The means adopted to fulfil the aim is, again, to be justifiable. Finally, the
consequence that may follow from the action should also be justifiable. And
justice consists in the integral security of any order of reality.
Our duties, as well as character and
conduct, are determined by the nature of the meaning that we are able to see in
life, or, rather, the aim of life which is the ultimate objective towards the
achievement of which every activity is directed. This would mean that the way
in which one thinks, lives and acts, the manner of one's behaviour towards
others, and ones relationship with the general atmosphere around, are all fixed
by the pattern of the meaning discoverable in life - the final aim of life.

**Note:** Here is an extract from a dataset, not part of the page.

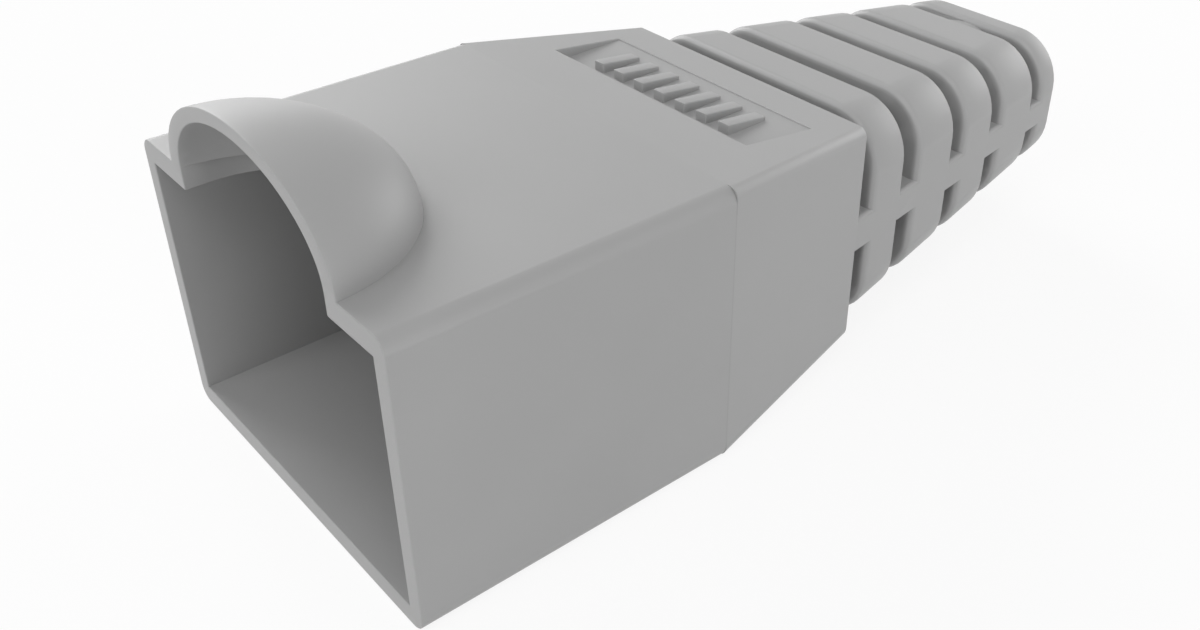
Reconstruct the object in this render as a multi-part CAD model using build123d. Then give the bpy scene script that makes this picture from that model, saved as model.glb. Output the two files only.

Though it may appear that the ultimate goal towards which one is directing one's
life is far remote somewhere in the future, it goes without saying that even
the minimal step that one takes in any direction at the present moment is
entirely governed by the law which is the stuff and substance of the ultimate
purpose of all life. Law is, thus, an operation of the system of the Absolute
in different evolutionary degrees of comprehensiveness and perfection, right
from the revolution of an atom or the vibration of an electron to the ultimate
causality of the universe. Personal needs, social laws and political systems of
administration cannot, therefore, be separated from the requisitions
necessitated by the very nature of the final unity of all things. It is this
Universal Transcendent Principle that creates, sustains, rewards or punishes
individual systems and organisations by its gradational actions and reactions.
Here is also the explanation as to why individual systems strive for mutual
love and cooperation, and, at the same time, keep themselves ready with a knife
hidden in their armpits. Life is a perpetual battle between the empirical and
the transcendent, the external and the universal, time and Eternity.